In the 1950s, Krueger requested a civil servant position. His application was turned down by the German internal security agency. He began a career in party politics, and served as managing director of the FVP Party for the Muenster district. In 1949–56, he was a chairman of the Association of Germans from Berlin and Brandenburg. Krueger ran in the North Rhine-Westphalia State Assembly elections for the League of Eastern Expellees.

==Trial and conviction==
Due in part to Krueger's life in the public eye, he was questioned by the authorities. In 1962, Krueger was rearrested. In October 1965 a formal indictment against Krueger was issued by the Dortmund State Prosecutor's Office. In 1967 he was put on trial. Krueger admitted that he served as the Gestapo Chief in Stanisławów, assuming incorrectly that no Jewish victims were left alive to confront him, until the Polish Countess Karolina Lanckorońska, who had been tortured by the Gestapo at his headquarters but spared execution thanks to family ransom, appeared at his trial. Krueger's trial lasted for two years during which he sparked outrage for his anti-Semitic outbursts. Another witness against him was William Tannenzapf, one of an estimated 1,500 Jews from Stanisławów who had initially survived the war.

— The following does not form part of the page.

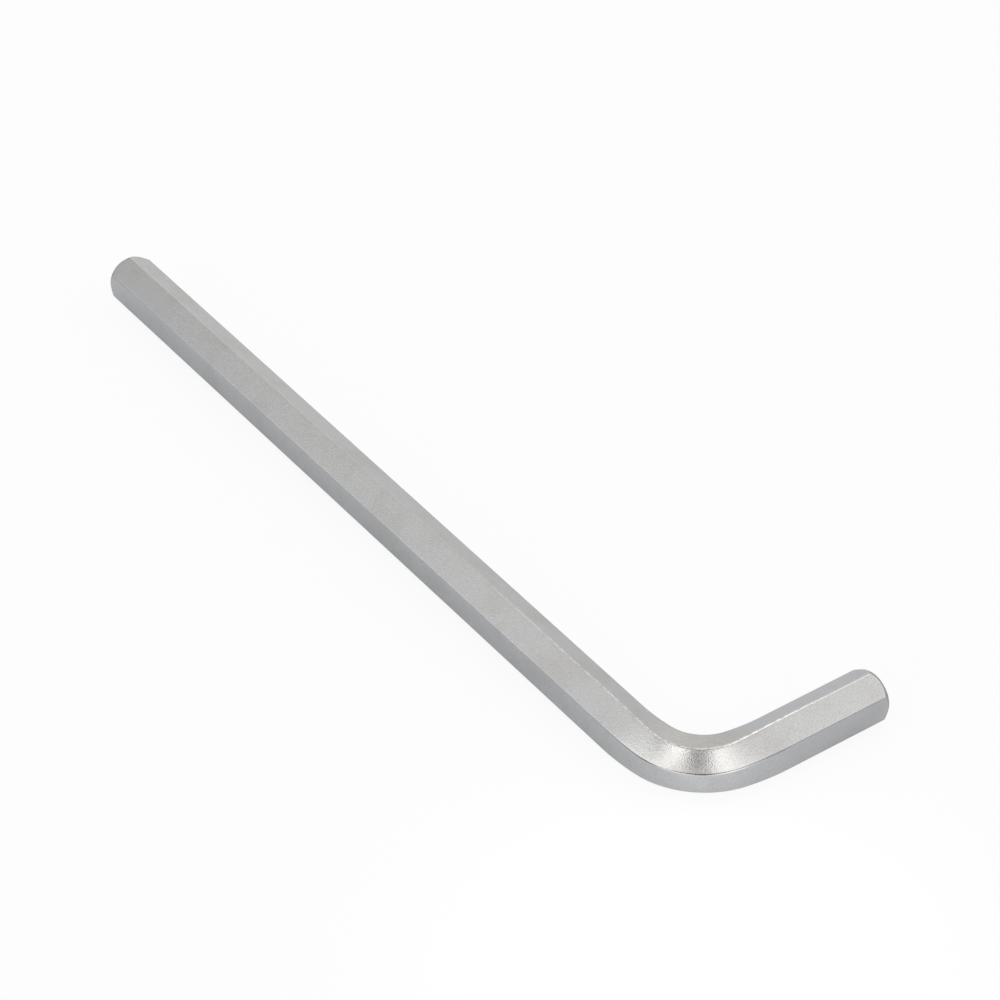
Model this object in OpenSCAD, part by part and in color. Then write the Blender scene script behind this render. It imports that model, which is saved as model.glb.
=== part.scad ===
// Hex key: one length of hexagon bar, bent once into an L and chamfered at both ends.
// It lies flat with one ridge of the bar down and the opposite ridge up, so that a flat
// faces the inside of the bend and the opposite flat faces the outside.

/* [Bar] */
// Width across the flats of the bar, which is the key's nominal size
across_flats = 14; // [8:0.5:19]
// Radius along the six edges of the bar
edge_radius = 0.9; // [0.2:0.1:1.6]

/* [Arms] */
// Length of the long arm, from its end to the outside of the short arm
long_arm = 294; // [150:1:400]
// Length of the short arm, from its end to the outside of the long arm
short_arm = 70; // [60:1:120]

/* [Bend] */
// Radius of the inner flat round the middle of the bend
bend_radius = 12; // [8:0.5:20]
// Radius of the inner flat where the bend eases into each arm
ease_radius = 64; // [30:1:80]
// Angle that the bar turns through while it eases
ease_angle = 10; // [4:1:14]

/* [Bar in the middle of the bend, where bending has changed its section] */
// How far the upper and lower ridges have moved outwards
ridge_shift = 1.5; // [0:0.1:2]
// How far those ridges have been pressed in
ridge_drop = 1; // [0:0.1:1.6]
// How much thicker the bar is at its inner flat, and again at its outer flat
spread = 0.5; // [0:0.1:1.2]
// How far each edge of the outer flat has been drawn in
outer_drop = 0.9; // [0:0.1:1.4]

/* [Ends] */
// How far the rim of each end face lies inside the flats
chamfer_inset = 0.6; // [0.2:0.1:2]
// Angle between the chamfer and the axis of its arm
chamfer_angle = 40; // [20:1:60]

/* [Hidden] */
$fn = 96;

// All points lie on a fine grid, so that the bend and the arms meet exactly
function on_grid(v) = round(v * 1000) / 1000;

// The section: six corners, each an arc in a few steps, with a corner straight up
corner_turn = 60;
corner_steps = 6;
flat_at = across_flats / 2;
arc_centre_at = (flat_at - edge_radius) / cos(corner_turn / 2);
half_height = on_grid(arc_centre_at + edge_radius);
flat_edge_height = flat_at * tan(corner_turn / 2);
section = [
    for (corner = [0:5], step = [0:corner_steps])
        let (
            corner_at = 90 + corner * corner_turn,
            arc_at = corner_at + (step / corner_steps - 0.5) * corner_turn
        )
        arc_centre_at * [cos(corner_at), sin(corner_at)] + edge_radius * [cos(arc_at), sin(arc_at)]
];
section_size = len(section);

// The bend, along the middle of the bar: a tight turn between two wide ones
middle_turn = 90 - 2 * ease_angle;
middle_line_radius = bend_radius + flat_at;
ease_line_radius = ease_radius + flat_at;
easing = ease_line_radius - middle_line_radius;
reach = on_grid(ease_line_radius + easing * (sin(ease_angle) - cos(ease_angle)));
ease_run = ease_line_radius * ease_angle * PI / 180;
middle_run = middle_line_radius * middle_turn * PI / 180;
ease_steps = 8;
middle_steps = 24;
stations = [
    for (i = [0:ease_steps - 1]) ease_angle * i / ease_steps,
    for (i = [0:middle_steps - 1]) ease_angle + middle_turn * i / middle_steps,
    for (i = [0:ease_steps]) 90 - ease_angle + ease_angle * i / ease_steps
];

// What the bend leaves straight of each arm, and the arms' axes
long_straight = long_arm - flat_at - reach;
short_straight = short_arm - flat_at - reach;
long_axis_y = flat_at - short_arm / 2;
short_axis_x = long_arm / 2 - flat_at;

// Middle of the bar where it has turned by an angle, from where the arms' axes cross
function line_at(angle) =
    let (
        outwards = [sin(angle), -cos(angle)],
        first_centre = [-reach, ease_line_radius],
        middle_centre = first_centre + easing * [sin(ease_angle), -cos(ease_angle)],
        last_centre = [-ease_line_radius, reach]
    )
    angle < ease_angle ? first_centre + ease_line_radius * outwards
    : angle <= 90 - ease_angle ? middle_centre + middle_line_radius * outwards
    : last_centre + ease_line_radius * outwards;

// Share of the bend's length that lies before that angle
function run_at(angle) =
    let (
        run = angle < ease_angle ? ease_run * angle / ease_angle
            : angle <= 90 - ease_angle ? ease_run + middle_run * (angle - ease_angle) / middle_turn
            : ease_run + middle_run + ease_run * (angle - 90 + ease_angle) / ease_angle
    )
    run / (2 * ease_run + middle_run);

// Point of the section, changed by bending: nothing at the ends of the bend, most in the middle
function pressed(point, angle) =
    let (
        change = pow(sin(180 * run_at(angle)), 2),
        across = point.x / flat_at,
        ridge_loss = ridge_drop / half_height,
        outer_loss = outer_drop / flat_edge_height,
        loss = ridge_loss * (1 - across * across) + outer_loss * across * (1 + across) / 2
    )
    [
        point.x + change * (ridge_shift * (1 - across * across) + spread * across),
        point.y * (1 - change * loss)
    ];

// The same point in space
function placed(point, angle) =
    let (at = line_at(angle) + pressed(point, angle).x * [sin(angle), -cos(angle)])
    [on_grid(at.x), on_grid(at.y), on_grid(pressed(point, angle).y)];

// Straight stretch of bar whose chamfered end face is at the origin
module arm(length) {
    rim_radius = flat_at - chamfer_inset;
    intersection() {
        linear_extrude(length) polygon([for (point = section) [on_grid(point.x), on_grid(point.y)]]);
        cylinder(h = length, r1 = rim_radius, r2 = rim_radius + length * tan(chamfer_angle));
    }
}

// Quarter turn of bar, from the long arm round to the short arm
module bend() {
    last_ring = (len(stations) - 1) * section_size;
    polyhedron(
        points = [for (angle = stations, point = section) placed(point, angle)],
        faces = concat(
            [[for (i = [section_size - 1:-1:0]) i]],
            [
                for (ring = [0:section_size:last_ring - 1], i = [0:section_size - 1])
                    let (next = (i + 1) % section_size)
                    each [
                        [ring + i, ring + next, ring + section_size + i],
                        [ring + next, ring + section_size + next, ring + section_size + i]
                    ]
            ],
            [[for (i = [0:section_size - 1]) last_ring + i]]
        )
    );
}

// The whole key, resting on its lowest ridge
module hex_key() {
    color("silver")
        translate([0, 0, half_height]) {
            translate([-long_arm / 2, long_axis_y, 0]) rotate([90, 0, 90]) arm(long_straight);
            translate([short_axis_x, long_axis_y, 0]) bend();
            translate([short_axis_x, short_arm / 2, 0]) rotate([90, 0, 0]) arm(short_straight);
        }
}

hex_key();
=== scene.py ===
# Hex key: a bent bar of plated steel, lying on a pale floor under soft studio light
from math import atan2, cos, pi, radians, sin, sqrt, tan

import bmesh
import bpy
from mathutils import Matrix, Vector


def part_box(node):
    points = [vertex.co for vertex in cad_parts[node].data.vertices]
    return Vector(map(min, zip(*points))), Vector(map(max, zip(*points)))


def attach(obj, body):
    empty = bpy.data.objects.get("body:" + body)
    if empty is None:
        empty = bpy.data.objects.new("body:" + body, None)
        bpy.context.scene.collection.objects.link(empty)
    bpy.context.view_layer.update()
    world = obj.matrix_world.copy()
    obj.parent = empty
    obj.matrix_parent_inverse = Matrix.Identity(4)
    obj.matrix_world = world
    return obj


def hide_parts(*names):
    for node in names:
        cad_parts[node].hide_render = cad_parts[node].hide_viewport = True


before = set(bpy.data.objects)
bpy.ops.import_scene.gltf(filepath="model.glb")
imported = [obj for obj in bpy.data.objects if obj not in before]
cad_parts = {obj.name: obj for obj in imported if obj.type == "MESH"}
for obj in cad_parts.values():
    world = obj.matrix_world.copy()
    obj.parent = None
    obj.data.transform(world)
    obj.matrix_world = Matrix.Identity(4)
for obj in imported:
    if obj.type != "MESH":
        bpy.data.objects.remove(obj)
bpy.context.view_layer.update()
print("frame loaded")

mm = 0.001


def addObject(name, data):
    new = bpy.data.objects.new(name, data)
    bpy.context.scene.collection.objects.link(new)
    return new


def addMesh(name, mesh):  # makes an object of a finished bmesh
    data = bpy.data.meshes.new(name)
    mesh.to_mesh(data)
    mesh.free()
    return addObject(name, data)


class Value:  # a node's output that sums and products can be written with
    def __init__(self, kit, socket):
        self.kit = kit
        self.socket = socket

    def maths(self, operation, first, second):
        return self.kit.add("ShaderNodeMath", {"operation": operation}, {0: first, 1: second})["Value"]

    def __add__(self, other):
        return self.maths("ADD", self, other)

    def __radd__(self, other):
        return self.maths("ADD", other, self)

    def __sub__(self, other):
        return self.maths("SUBTRACT", self, other)

    def __rsub__(self, other):
        return self.maths("SUBTRACT", other, self)

    def __mul__(self, other):
        return self.maths("MULTIPLY", self, other)

    def __rmul__(self, other):
        return self.maths("MULTIPLY", other, self)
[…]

Krueger was found guilty of multiple crimes and sentenced to life in prison. Krueger was never tried for the massacre of Lwów professors, which took place elsewhere. Poland's official request for a separate trial was denied by the German prosecution on the grounds that Krueger had already received a life sentence and no extension was possible. He was released from prison in 1986 and died two years later, aged 78.